Directive ▸
In the records below, begin at the line that has "384 of scene.py. This part finishes it." and stop after the line that has "return total"; quote those lines verbatim and nothing more.

Source data ▸
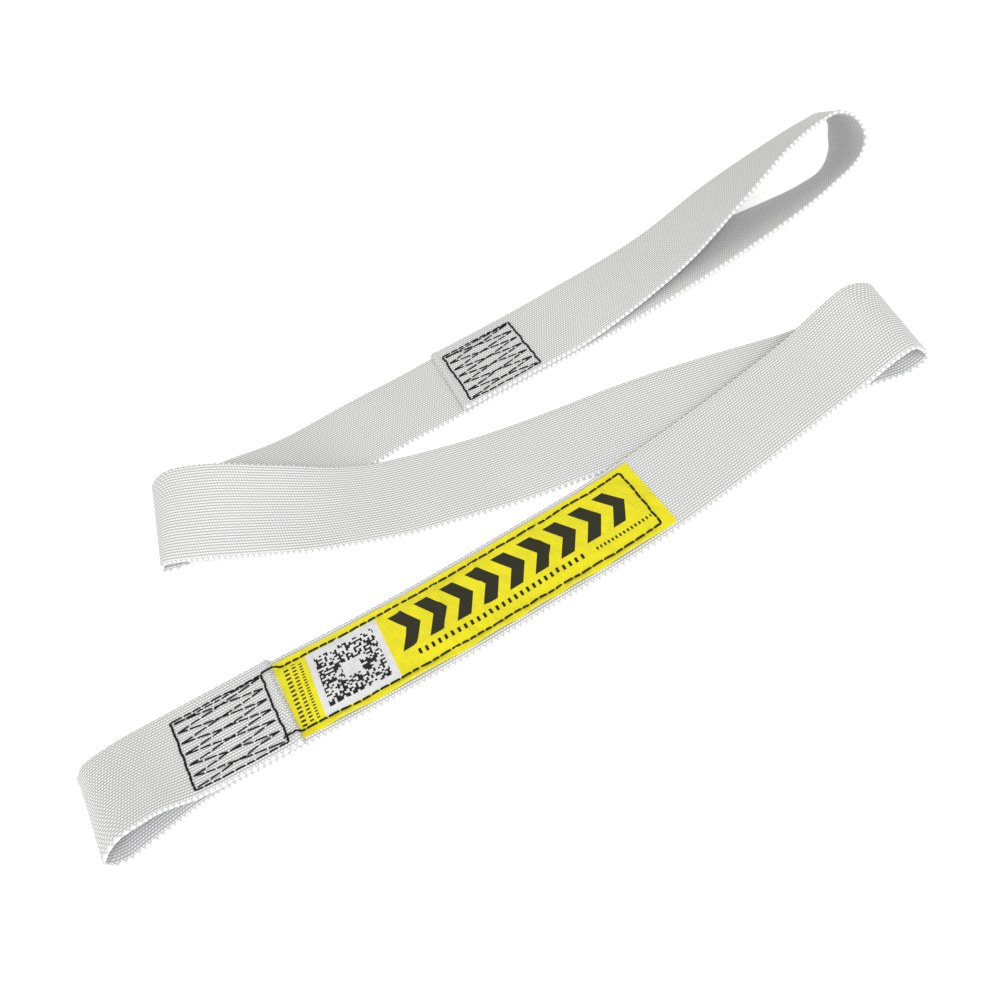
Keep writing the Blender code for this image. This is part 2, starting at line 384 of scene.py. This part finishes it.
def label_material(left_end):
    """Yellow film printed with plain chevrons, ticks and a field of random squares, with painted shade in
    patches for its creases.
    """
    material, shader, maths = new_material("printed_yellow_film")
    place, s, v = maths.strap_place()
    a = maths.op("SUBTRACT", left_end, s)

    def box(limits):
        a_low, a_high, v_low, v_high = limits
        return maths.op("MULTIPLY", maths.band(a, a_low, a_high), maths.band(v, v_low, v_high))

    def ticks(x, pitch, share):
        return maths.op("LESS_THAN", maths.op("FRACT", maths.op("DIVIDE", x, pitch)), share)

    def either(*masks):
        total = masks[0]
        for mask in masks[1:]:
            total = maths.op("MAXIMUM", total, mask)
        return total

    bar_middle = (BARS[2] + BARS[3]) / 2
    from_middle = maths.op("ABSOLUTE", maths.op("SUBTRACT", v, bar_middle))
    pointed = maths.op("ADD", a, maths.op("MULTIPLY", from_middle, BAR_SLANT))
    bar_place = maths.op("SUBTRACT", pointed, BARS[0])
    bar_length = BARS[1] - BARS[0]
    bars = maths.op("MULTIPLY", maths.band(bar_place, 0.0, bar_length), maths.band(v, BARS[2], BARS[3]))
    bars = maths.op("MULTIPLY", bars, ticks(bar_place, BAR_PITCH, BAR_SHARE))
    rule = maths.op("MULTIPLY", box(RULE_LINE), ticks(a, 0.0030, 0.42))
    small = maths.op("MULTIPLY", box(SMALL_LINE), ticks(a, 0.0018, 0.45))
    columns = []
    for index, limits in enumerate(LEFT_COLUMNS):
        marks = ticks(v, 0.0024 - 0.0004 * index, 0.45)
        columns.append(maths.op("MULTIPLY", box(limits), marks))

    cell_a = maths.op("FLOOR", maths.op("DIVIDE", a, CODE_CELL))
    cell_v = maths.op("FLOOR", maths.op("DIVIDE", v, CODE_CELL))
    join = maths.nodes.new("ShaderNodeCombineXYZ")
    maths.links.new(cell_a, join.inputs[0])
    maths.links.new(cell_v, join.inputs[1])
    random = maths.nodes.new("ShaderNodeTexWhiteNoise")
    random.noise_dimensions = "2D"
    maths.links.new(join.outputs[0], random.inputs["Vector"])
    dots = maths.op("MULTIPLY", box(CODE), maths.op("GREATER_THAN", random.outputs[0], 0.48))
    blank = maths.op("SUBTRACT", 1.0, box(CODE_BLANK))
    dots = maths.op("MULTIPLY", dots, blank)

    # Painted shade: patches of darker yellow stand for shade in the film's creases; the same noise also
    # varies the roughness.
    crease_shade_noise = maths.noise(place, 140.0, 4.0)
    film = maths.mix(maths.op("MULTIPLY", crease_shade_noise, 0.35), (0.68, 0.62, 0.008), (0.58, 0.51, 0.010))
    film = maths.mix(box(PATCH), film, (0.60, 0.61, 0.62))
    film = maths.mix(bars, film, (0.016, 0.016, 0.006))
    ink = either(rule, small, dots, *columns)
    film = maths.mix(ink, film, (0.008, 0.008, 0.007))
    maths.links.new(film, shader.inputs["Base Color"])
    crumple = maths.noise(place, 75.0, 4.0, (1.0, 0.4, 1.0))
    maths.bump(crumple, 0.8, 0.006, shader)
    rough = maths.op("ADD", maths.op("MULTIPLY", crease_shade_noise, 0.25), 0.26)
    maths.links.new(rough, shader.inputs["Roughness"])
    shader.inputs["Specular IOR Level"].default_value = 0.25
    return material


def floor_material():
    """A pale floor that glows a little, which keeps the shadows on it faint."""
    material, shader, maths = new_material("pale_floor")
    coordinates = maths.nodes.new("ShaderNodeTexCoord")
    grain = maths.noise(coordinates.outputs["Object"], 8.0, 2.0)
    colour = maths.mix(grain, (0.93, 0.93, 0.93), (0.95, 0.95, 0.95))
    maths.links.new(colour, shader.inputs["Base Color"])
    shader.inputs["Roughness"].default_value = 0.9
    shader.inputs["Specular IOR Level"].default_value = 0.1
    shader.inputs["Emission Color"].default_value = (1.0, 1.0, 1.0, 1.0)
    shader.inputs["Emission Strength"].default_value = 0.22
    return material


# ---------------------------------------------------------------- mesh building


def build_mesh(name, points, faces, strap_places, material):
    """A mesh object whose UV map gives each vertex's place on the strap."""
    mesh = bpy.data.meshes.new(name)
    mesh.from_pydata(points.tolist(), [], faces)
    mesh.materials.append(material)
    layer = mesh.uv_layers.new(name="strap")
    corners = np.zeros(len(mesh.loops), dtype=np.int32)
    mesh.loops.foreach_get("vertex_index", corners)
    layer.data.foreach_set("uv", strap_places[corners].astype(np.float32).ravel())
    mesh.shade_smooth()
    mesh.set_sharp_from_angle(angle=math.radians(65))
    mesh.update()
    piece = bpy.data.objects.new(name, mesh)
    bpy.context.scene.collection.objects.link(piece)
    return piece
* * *
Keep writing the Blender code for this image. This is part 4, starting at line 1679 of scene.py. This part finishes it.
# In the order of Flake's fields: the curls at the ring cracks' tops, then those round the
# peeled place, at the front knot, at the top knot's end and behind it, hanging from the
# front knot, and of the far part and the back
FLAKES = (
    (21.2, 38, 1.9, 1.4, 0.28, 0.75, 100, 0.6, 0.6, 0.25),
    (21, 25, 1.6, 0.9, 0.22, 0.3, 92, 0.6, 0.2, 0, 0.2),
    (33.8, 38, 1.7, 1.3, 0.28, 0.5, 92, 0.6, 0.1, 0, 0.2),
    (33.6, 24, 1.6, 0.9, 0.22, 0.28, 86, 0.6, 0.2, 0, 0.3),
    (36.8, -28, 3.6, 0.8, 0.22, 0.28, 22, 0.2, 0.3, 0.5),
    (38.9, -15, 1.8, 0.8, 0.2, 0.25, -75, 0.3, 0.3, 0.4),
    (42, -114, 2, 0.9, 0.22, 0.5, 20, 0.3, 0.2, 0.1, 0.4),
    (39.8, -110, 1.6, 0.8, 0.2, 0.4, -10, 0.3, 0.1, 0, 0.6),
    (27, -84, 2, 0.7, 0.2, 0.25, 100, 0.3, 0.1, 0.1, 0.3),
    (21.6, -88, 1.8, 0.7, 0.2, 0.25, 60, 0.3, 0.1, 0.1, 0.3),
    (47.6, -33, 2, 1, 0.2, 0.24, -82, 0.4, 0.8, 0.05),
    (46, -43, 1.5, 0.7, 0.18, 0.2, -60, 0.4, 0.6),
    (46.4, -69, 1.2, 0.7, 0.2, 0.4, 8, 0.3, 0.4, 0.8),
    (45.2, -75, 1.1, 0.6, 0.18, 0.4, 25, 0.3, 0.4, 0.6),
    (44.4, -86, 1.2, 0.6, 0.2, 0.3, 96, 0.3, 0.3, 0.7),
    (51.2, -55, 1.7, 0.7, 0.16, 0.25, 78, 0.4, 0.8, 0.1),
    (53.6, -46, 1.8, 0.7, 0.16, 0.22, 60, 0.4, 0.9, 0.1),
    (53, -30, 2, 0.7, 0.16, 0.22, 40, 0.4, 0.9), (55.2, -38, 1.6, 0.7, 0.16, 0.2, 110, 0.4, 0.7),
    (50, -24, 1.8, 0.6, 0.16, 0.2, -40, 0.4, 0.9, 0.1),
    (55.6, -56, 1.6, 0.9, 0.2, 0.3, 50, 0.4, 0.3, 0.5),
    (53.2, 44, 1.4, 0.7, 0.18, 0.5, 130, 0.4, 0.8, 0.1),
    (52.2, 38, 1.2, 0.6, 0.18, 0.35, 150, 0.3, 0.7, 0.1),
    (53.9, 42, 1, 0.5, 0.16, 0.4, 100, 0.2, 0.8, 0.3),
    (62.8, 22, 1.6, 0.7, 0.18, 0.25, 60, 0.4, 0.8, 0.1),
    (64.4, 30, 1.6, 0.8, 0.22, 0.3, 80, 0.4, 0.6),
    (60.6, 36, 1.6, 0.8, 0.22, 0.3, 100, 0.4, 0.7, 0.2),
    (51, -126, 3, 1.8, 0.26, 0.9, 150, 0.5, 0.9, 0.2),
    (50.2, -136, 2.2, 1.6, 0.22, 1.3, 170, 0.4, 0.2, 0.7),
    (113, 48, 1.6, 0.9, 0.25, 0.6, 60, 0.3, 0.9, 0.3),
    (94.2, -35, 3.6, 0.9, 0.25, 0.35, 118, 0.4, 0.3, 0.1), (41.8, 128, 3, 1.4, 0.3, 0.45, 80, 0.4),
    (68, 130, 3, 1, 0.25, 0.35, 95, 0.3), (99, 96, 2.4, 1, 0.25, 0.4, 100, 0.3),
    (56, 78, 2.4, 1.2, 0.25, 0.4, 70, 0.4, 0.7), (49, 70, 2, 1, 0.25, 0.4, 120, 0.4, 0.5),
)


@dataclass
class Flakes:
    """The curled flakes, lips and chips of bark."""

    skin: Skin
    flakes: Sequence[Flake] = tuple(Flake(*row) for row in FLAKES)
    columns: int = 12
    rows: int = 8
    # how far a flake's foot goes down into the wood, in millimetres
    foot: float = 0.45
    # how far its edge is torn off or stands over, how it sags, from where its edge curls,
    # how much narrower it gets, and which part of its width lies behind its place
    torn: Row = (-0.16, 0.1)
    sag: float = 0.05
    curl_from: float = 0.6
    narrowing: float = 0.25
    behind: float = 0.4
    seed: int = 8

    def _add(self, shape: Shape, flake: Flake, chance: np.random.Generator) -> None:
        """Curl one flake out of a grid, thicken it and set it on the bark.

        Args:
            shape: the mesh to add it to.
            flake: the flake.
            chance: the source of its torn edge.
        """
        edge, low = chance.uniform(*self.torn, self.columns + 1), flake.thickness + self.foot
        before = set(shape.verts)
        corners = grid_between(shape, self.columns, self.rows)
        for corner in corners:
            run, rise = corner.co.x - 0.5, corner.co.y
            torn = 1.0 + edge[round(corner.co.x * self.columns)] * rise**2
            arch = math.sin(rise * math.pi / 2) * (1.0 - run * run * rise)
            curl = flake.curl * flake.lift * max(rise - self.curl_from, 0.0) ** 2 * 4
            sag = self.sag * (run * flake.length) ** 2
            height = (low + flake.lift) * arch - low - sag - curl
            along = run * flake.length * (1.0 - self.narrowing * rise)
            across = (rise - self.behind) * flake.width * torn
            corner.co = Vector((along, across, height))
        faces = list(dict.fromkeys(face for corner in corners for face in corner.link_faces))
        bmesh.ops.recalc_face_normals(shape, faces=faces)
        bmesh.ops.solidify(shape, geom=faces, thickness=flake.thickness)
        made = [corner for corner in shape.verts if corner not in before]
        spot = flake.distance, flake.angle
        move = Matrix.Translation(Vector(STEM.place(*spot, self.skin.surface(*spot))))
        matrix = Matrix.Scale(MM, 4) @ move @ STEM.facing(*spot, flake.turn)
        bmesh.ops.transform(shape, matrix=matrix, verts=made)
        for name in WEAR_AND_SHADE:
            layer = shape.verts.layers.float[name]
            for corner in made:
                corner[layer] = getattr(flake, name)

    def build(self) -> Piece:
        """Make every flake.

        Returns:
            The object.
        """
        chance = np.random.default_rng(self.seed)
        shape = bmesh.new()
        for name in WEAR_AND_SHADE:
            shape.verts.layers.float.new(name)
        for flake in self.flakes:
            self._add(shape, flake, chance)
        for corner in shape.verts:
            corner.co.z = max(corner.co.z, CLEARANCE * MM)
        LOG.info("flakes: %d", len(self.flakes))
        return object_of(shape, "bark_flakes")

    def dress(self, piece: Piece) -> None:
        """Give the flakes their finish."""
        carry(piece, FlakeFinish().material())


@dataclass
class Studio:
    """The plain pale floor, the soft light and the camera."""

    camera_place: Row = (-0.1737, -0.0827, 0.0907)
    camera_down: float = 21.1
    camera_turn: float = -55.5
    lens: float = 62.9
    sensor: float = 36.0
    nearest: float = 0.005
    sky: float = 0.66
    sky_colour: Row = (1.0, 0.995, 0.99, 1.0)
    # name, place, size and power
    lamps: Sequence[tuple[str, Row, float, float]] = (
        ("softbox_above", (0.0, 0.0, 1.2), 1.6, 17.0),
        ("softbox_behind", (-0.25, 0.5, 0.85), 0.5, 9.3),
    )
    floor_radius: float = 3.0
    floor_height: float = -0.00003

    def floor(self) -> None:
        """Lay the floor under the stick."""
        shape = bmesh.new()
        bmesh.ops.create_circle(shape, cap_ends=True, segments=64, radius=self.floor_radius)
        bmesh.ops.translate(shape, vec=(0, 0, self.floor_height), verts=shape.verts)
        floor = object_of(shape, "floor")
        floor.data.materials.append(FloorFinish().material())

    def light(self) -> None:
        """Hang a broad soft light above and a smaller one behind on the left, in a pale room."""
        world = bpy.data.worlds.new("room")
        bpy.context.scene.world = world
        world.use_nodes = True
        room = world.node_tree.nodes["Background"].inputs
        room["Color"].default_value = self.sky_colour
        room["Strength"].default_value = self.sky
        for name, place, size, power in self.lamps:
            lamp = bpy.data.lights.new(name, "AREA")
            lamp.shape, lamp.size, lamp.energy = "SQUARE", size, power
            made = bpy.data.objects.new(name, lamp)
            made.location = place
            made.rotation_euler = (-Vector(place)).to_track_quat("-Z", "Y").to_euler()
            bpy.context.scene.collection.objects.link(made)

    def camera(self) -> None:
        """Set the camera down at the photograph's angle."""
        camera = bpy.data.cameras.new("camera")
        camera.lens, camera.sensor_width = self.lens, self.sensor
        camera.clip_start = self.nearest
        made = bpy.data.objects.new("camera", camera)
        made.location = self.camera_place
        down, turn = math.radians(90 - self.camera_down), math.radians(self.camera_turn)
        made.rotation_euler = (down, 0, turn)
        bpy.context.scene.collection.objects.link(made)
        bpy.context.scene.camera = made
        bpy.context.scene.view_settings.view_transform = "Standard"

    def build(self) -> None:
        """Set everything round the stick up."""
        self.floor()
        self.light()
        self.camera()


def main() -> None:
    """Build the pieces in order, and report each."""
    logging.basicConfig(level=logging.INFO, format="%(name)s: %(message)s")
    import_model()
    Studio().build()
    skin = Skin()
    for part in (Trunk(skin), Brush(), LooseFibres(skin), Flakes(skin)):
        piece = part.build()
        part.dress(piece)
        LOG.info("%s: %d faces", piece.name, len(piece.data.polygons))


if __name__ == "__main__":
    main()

Result for this exercise ▸
Keep writing the Blender code for this image. This is part 2, starting at line 384 of scene.py. This part finishes it.
def label_material(left_end):
    """Yellow film printed with plain chevrons, ticks and a field of random squares, with painted shade in
    patches for its creases.
    """
    material, shader, maths = new_material("printed_yellow_film")
    place, s, v = maths.strap_place()
    a = maths.op("SUBTRACT", left_end, s)

    def box(limits):
        a_low, a_high, v_low, v_high = limits
        return maths.op("MULTIPLY", maths.band(a, a_low, a_high), maths.band(v, v_low, v_high))

    def ticks(x, pitch, share):
        return maths.op("LESS_THAN", maths.op("FRACT", maths.op("DIVIDE", x, pitch)), share)

    def either(*masks):
        total = masks[0]
        for mask in masks[1:]:
            total = maths.op("MAXIMUM", total, mask)
        return total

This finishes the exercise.